For everyday Android users, this is a rare kind of policy change that can make a real difference. Instead of handing an app your entire contact list just to invite one friend, you’ll increasingly be able to share only the specific contact you choose. And instead of granting full precise location access for a simple task like finding a nearby store, Android’s new UI will make it clearer when an app is asking for exact location “just this once.”
For developers, the message is equally clear: expect stricter reviews, more pre-checks inside Play Console, and more pressure to justify sensitive permissions with formal declarations—especially when targeting newer Android versions.

Why Google Play contacts and location rules matter for Android privacy
Apps asking for contacts and location is not new.

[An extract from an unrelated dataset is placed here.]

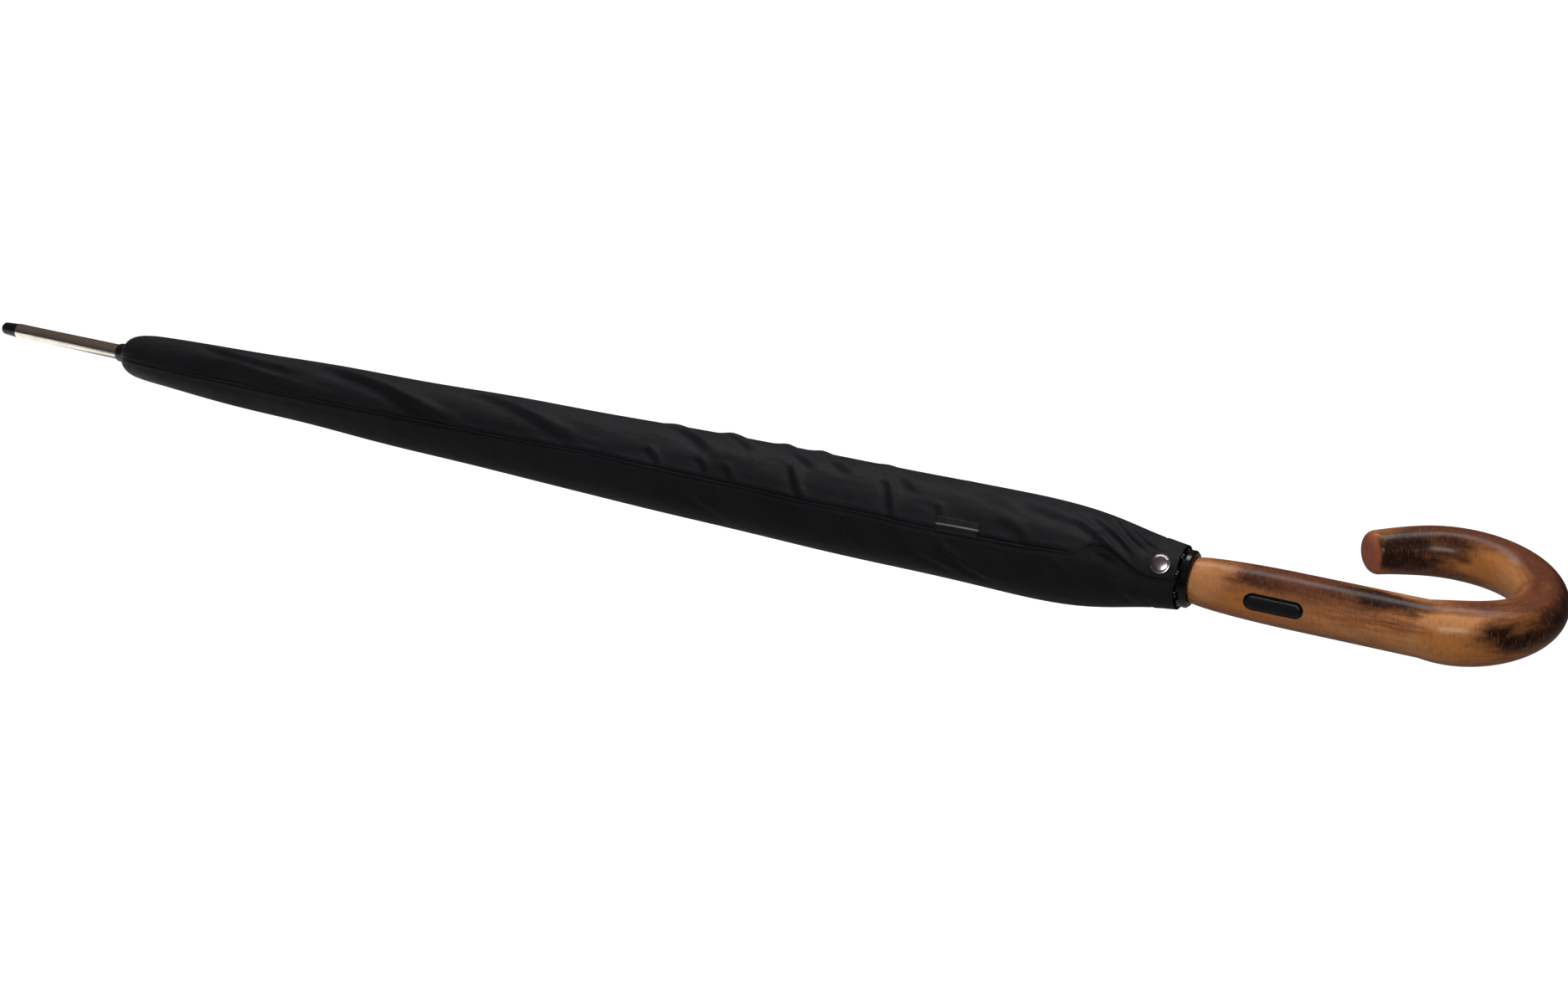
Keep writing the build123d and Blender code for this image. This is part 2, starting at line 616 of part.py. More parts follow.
for number, azimuth in enumerate(RIB_AZIMUTHS, start=1):
    with BuildPart() as gore:
        with BuildSketch(blade(azimuth + (360 / RIB_COUNT - GORE_SPAN) / 2)):
            add(shell_outline(CANOPY_LINE, ROLL_GAP, ROLL_GAP + CLOTH))
        revolve(axis=Axis.X, revolution_arc=GORE_SPAN)
    finish(gore, "canopy_gore_" + str(number))

STRAP_X = (-104.0, -88.0)
STRAP_R = RIB_LINE[3][1] + ROLL_GAP + CLOTH + 0.15
with BuildPart() as tie_strap:
    add(turned([
        (STRAP_X[0], STRAP_R),
        (STRAP_X[0], STRAP_R + CLOTH),
        (STRAP_X[1], STRAP_R + CLOTH),
        (STRAP_X[1], STRAP_R),
    ]))
finish(tie_strap, "tie_strap")

# ---------------------------------------------------------------- travel sleeve
SLEEVE_LINE = [
    (SLEEVE_START_X, 7.8),
    (-631.5, 10.4),
    (-627, 12.2),
    (-617, 13.4),
    (-600, 14.2),
    (-546, 16.1),
    (-442, 18.8),
    (-315, 21.6),
    (-199, 23.5),
    (-92, 24.1),
    (-42, 21.7),
    (-18, 16.7),
    (SLEEVE_MOUTH_X, 14.8),
]

with BuildPart() as sleeve_fabric:
    with BuildSketch(blade(SEAM_AZIMUTH)):
        add(shell_outline(SLEEVE_LINE, -CLOTH, 0))
    revolve(axis=Axis.X)
finish(sleeve_fabric, "sleeve_fabric")

PIPING_R = 0.8
with BuildPart() as sleeve_piping:
    with BuildLine(blade(SEAM_AZIMUTH)) as path:
        Spline(*[(x, r + PIPING_R + 0.7) for x, r in SLEEVE_LINE[3:-3] + [(-50, 22.7)]])
    with BuildSketch(Plane(path.line @ 0, z_dir=path.line % 0)):
        Circle(PIPING_R)
    sweep()
finish(sleeve_piping, "sleeve_piping")

LABEL_X = (-119.0, -97.5)
LABEL_HEIGHT = 6.2
LABEL_R = 25.4
LABEL_THICK = 0.7
with BuildPart() as sleeve_label:
    with BuildSketch(facing(SEAM_AZIMUTH - 10, LABEL_R)):
        with Locations(((LABEL_X[0] + LABEL_X[1]) / 2, 0)):
            Rectangle(LABEL_X[1] - LABEL_X[0], LABEL_HEIGHT)
    extrude(amount=LABEL_THICK)
finish(sleeve_label, "sleeve_label")

# ---------------------------------------------------------------- snap flap at the mouth
FLAP_X = (-44.0, -5.5)
FLAP_LIFT = (0.35, 1.05)
FLAP_AZIMUTHS = (114.0, 168.0)
FLAP_LINE = [(FLAP_X[0], 21.9), (-30, 19.2), (-18, 16.7), (FLAP_X[1], 14.9)]
SNAP_R = 15.85  # outside of the sleeve at the snap
STUD_R = 1.4
STUD_HEIGHT = 0.45
SOCKET_R = (1.5, 3.5)
SOCKET_THICK = 0.8

with BuildPart() as snap_flap:
    with BuildSketch(blade(FLAP_AZIMUTHS[0])):
        add(shell_outline(FLAP_LINE, *FLAP_LIFT))
    revolve(axis=Axis.X, revolution_arc=FLAP_AZIMUTHS[1] - FLAP_AZIMUTHS[0])
    with BuildSketch(facing(SNAP_AZIMUTH, SNAP_R - 1)):
        with Locations((SNAP_X, 0)):
            Circle(SOCKET_R[1] + RUNNING)
    extrude(amount=5, mode=Mode.SUBTRACT)
finish(snap_flap, "snap_flap")

with BuildPart() as snap_stud:
    with BuildSketch(facing(SNAP_AZIMUTH, SNAP_R + 0.05)):
        with Locations((SNAP_X, 0)):
            Circle(STUD_R)
    extrude(amount=STUD_HEIGHT)
    outer_edge = snap_stud.edges().filter_by(GeomType.CIRCLE).sort_by_distance(radial(SNAP_AZIMUTH) * 60)[0]
    fillet(outer_edge, radius=0.15)
finish(snap_stud, "snap_stud")

with BuildPart() as snap_socket:
    with BuildSketch(facing(SNAP_AZIMUTH, SNAP_R + 0.6)):
        with Locations((SNAP_X, 0)):
            Circle(SOCKET_R[1])
            Circle(SOCKET_R[0], mode=Mode.SUBTRACT)
    extrude(amount=SOCKET_THICK)
finish(snap_socket, "snap_socket")

SNAP_CAP_R = 4.7
SNAP_CAP_RISE = 1.9
with BuildPart() as snap_cap:
    with BuildSketch(Plane(radial(SNAP_AZIMUTH) * (SNAP_R + 1.65) + Vector(SNAP_X, 0, 0),
                           x_dir=(1, 0, 0), z_dir=tangent(SNAP_AZIMUTH))):
        with BuildLine():
            Line((0, 0), (SNAP_CAP_R - 0.3, 0))
            Line((SNAP_CAP_R - 0.3, 0), (SNAP_CAP_R, 0.3))
            Spline(
                (SNAP_CAP_R, 0.3),
                (SNAP_CAP_R * 0.72, 1.3),
                (0, SNAP_CAP_RISE),
                tangents=[(0, 1), (-1, 0)],
            )
            Line((0, SNAP_CAP_RISE), (0, 0))
        make_face()
    revolve(axis=Axis((SNAP_X, 0, 0), radial(SNAP_AZIMUTH)))
finish(snap_cap, "snap_cap")
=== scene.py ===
import json
import math
import random

import bmesh
import bpy
import numpy as np
from mathutils import Matrix, Vector

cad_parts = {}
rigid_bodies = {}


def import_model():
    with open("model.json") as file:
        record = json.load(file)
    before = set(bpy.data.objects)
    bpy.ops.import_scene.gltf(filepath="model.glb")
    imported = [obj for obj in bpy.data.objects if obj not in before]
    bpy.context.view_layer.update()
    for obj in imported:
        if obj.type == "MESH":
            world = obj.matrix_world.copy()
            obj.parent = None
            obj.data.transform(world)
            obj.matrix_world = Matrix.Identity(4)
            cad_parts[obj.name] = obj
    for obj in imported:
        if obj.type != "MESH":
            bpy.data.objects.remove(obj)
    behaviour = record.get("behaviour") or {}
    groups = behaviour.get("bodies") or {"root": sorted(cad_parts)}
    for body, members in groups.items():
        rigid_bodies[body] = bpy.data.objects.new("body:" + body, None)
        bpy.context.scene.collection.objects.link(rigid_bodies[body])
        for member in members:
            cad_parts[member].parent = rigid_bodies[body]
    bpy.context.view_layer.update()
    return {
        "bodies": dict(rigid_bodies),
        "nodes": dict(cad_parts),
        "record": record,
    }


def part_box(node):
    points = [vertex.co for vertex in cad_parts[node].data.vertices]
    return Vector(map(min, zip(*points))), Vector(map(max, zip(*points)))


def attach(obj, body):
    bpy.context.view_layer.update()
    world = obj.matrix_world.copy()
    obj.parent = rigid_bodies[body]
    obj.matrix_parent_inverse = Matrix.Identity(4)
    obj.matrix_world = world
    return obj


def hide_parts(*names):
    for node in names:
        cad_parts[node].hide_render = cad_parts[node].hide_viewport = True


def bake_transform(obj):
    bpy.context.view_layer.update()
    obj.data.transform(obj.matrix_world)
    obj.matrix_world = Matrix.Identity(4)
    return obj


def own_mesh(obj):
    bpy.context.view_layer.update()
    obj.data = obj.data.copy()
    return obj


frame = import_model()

# A closed stick umbrella in its travel sleeve. Everything is in metres, in the frame's own axes:
# the shaft lies along X with the crook at +X, and angles called "lift" are degrees above -Y, about X.
MM = 0.001
random.seed(7)
RIBS = sum(1 for name in frame["bodies"] if name.startswith("rib_"))
MOUNTS = {mount["name"]: mount for mount in frame["record"]["mounts"]}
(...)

What’s changing is Google’s tolerance for “permission creep”—the habit of requesting broad access when a narrower, safer mechanism would do.
In the last few years, Android has improved permission controls dramatically, but the Play Store is still full of apps that ask for:
- complete contact list access for simple sharing features
- precise GPS access when approximate location is enough
- background location permissions for convenience, not necessity
Google Play contacts and location rules are designed to push the ecosystem away from that default behavior. The goal is not just user choice in a dialog box, but structural privacy: apps should rely on system-managed pickers and buttons that minimize data exposure by design.

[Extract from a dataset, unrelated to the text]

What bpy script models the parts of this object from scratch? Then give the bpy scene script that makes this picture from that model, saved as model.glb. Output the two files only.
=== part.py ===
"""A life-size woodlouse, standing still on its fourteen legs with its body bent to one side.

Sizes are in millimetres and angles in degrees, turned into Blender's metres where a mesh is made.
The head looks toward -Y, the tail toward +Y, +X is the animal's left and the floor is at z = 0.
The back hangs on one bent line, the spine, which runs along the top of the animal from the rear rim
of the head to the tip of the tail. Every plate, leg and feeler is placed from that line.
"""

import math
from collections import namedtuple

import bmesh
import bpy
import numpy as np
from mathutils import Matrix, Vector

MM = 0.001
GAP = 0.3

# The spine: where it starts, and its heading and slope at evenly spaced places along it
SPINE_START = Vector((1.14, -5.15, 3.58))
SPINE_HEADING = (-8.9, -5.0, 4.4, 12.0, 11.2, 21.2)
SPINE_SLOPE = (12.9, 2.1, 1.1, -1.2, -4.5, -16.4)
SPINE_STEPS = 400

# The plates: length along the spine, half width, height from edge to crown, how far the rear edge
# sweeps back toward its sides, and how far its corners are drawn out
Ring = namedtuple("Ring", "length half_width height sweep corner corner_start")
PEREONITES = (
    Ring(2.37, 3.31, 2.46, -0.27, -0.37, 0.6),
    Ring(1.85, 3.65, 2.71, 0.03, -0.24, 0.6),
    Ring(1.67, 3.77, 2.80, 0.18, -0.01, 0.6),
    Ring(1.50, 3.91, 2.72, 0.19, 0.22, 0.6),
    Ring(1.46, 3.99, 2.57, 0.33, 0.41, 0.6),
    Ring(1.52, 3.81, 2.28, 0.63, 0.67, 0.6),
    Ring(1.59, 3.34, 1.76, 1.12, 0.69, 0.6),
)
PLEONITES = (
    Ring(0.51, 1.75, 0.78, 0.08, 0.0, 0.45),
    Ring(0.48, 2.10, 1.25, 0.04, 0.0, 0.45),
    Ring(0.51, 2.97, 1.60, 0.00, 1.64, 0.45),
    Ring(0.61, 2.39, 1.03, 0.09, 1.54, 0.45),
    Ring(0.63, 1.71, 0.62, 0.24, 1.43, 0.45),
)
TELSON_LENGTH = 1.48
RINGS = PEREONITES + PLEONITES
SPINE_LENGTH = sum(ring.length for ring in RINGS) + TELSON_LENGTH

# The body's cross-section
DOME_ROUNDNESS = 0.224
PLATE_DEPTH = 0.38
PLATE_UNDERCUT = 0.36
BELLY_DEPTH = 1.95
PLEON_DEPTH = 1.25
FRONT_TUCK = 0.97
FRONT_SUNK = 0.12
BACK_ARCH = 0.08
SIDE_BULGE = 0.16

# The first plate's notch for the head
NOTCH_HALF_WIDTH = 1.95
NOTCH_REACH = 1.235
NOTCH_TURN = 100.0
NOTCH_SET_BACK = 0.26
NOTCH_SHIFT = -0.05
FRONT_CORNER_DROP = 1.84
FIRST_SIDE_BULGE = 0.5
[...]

Contact Picker becomes the new standard for sharing contacts
The biggest change in Google Play contacts and location rules is Google’s push to make Android Contact Picker the default method for contact-based features like inviting friends or sharing contact info.
What Contact Picker does (in plain language)

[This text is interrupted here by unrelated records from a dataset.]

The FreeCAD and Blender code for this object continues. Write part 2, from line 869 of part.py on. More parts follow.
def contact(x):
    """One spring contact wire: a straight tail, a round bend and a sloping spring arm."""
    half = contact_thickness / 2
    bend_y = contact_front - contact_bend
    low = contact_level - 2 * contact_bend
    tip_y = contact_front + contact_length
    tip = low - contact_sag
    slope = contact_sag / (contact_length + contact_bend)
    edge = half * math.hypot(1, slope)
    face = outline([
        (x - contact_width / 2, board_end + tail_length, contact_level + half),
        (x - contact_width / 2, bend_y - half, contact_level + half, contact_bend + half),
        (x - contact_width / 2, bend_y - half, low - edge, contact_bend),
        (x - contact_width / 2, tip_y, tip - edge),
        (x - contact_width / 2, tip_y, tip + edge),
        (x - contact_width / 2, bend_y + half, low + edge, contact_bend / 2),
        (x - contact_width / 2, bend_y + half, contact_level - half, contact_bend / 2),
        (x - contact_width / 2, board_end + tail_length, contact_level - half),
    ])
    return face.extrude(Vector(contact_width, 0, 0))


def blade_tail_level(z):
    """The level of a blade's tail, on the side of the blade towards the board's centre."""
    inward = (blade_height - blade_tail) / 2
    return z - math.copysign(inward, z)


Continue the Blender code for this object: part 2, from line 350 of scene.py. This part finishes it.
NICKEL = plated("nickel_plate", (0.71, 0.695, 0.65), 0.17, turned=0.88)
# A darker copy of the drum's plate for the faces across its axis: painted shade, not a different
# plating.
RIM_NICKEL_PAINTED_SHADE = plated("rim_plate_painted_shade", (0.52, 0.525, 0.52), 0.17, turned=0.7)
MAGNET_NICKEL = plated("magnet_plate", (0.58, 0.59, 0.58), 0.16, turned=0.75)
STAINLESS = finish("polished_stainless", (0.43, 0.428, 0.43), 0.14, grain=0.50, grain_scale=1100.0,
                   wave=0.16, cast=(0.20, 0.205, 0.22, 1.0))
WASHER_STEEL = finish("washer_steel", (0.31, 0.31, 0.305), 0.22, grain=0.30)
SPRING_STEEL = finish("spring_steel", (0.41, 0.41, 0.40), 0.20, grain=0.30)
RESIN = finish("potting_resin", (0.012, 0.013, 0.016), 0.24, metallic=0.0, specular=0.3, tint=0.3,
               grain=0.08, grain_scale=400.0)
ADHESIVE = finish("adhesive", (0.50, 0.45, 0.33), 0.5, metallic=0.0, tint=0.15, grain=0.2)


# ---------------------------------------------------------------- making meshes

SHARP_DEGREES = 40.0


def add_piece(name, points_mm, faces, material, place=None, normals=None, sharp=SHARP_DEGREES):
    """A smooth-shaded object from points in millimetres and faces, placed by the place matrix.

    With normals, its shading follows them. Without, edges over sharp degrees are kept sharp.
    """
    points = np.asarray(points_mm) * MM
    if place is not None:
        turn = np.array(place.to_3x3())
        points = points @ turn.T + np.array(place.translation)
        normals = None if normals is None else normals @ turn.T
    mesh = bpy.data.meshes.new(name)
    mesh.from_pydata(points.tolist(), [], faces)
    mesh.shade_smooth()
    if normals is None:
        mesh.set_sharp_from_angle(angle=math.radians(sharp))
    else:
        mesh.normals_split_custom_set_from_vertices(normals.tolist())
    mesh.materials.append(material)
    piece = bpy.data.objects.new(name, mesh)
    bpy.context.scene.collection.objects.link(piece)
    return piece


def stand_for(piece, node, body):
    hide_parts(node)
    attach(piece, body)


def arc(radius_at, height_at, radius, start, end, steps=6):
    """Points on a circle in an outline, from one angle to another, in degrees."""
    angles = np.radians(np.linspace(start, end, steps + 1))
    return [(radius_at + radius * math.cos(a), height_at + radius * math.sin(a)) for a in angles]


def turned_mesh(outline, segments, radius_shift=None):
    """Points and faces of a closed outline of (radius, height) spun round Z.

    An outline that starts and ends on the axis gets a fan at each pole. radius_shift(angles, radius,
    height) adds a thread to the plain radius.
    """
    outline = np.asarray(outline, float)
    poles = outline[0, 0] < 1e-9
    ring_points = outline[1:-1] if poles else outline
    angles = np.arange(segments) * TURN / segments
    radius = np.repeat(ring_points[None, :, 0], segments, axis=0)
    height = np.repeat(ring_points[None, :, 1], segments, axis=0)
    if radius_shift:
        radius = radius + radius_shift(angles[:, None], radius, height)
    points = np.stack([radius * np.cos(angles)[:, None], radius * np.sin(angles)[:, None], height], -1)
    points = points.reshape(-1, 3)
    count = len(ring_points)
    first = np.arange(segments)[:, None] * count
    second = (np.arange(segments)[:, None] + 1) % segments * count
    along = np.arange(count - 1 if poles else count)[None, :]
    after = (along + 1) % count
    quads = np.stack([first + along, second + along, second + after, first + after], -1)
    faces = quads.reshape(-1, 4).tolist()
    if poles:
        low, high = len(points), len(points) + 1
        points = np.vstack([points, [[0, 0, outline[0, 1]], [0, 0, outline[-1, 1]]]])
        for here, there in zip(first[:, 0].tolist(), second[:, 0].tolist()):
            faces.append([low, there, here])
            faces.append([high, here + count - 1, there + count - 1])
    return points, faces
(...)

Contact Picker is a system UI that allows you to select specific contacts to share with an app—without giving the app permission to read your entire address book.
Instead of granting access to everything, you choose:
- one person, or
- a few people, or
- a single contact method (like a phone number)
That’s it. The app gets only what you pick.
What changes for apps that currently use READ_CONTACTS
Under Google Play contacts and location rules, apps that request contacts simply to enable “invite,” “share,” or “connect with friends” flows should migrate to Contact Picker (or another privacy-first alternative such as Android Sharesheet). If they do, they can often remove the READ_CONTACTS permission entirely.
Google’s direction here is important: READ_CONTACTS is no longer treated as a casual permission. It’s being positioned as a last resort.
Which apps may still be allowed to request full contact access
Some apps genuinely need ongoing contact access to function—think dialers, contact managers, or certain enterprise communication tools. Those apps will likely remain eligible to request broader permissions, but the bar is higher.
If an app wants that level of access, developers will need to justify it through Play Console processes rather than assuming approval.
Precise location gets a new “location button” for one-time use
Location is the other half of Google Play contacts and location rules, and Google’s approach is similar: reduce unnecessary data collection by making precise location access more intentional.
What the new precise location button is for
Android is introducing a streamlined location button intended for temporary, one-time precise location actions, such as:
- finding a nearby store
- tagging a photo with exact location
- confirming a delivery address or pickup point
- checking local availability in a shopping app
The concept is simple: apps should request precise location in a way that makes it obvious to users what they are sharing, and for how long.
What developers must do
For apps targeting newer Android versions and using precise location only for short-lived tasks, developers are expected to adopt the button-based approach and declare that behavior properly in their app configuration.
Apps that truly require persistent precise location—navigation, emergency services, ride-sharing, some fitness tracking—can still request it. But again, the justification and review expectations are tightening.
Expect stricter review tooling in Android Studio and Play Console
Google isn’t just updating rules; it’s building enforcement into developer workflows. Google Play contacts and location rules will be reinforced with:
- policy insights in Android Studio to help developers identify when they should migrate to Contact Picker or location button flows
- pre-review checks in Play Console that flag potential policy issues before an app is submitted for review
This is a big deal because it reduces the “surprise rejection” problem. Instead of waiting days for review feedback, developers can catch issues earlier and ship updates faster.
For users, better tooling indirectly helps privacy: fewer apps slip through with overreaching permissions simply because the dev didn’t understand the new policy line.
Play Console adds official account transfers to fight fraud
While not directly about contacts or location, the policy update bundle also includes an official Play Console account transfer feature—a response to a real business risk: account takeovers and shady marketplace sales of developer accounts.
Under this change, ownership transfers during sales or mergers must go through official processes, with:
- transfers initiated inside Play Console
- a mandatory security cool-down period to detect suspicious activity
- stricter rules against informal credential sharing or account buying/selling
This matters because compromised developer accounts can lead to malicious updates reaching users. Stronger business controls can translate into safer apps.
What Android users should do (and what you’ll notice)
Most of these changes happen behind the scenes, but you will likely see real-world differences over time:
- fewer apps asking for full contact list access just to “invite friends”
- more moments where Android prompts you to pick a specific contact instead of granting blanket access
- clearer one-time location prompts for precise location tasks
- fewer “always-on location” requests from apps that don’t truly need it
If an app still asks for broad access, treat it as a signal to question whether the app is well-designed—or whether a competitor can do the same job with less data.
Bottom line
Google Play contacts and location rules represent a meaningful privacy shift: Google is moving away from “trust the app” permissions and toward system-managed, least-privilege access. Contact Picker can prevent apps from vacuuming your entire address book, and the new precise location button can reduce unnecessary GPS exposure for one-off tasks.
For developers, the direction is unmistakable: modern Android apps should use privacy-first APIs by default, reserve sensitive permissions for true core functionality, and prepare for stricter Play Console checks. For users, the payoff should be fewer intrusive permission prompts—and more control when apps ask for the most sensitive data your phone has.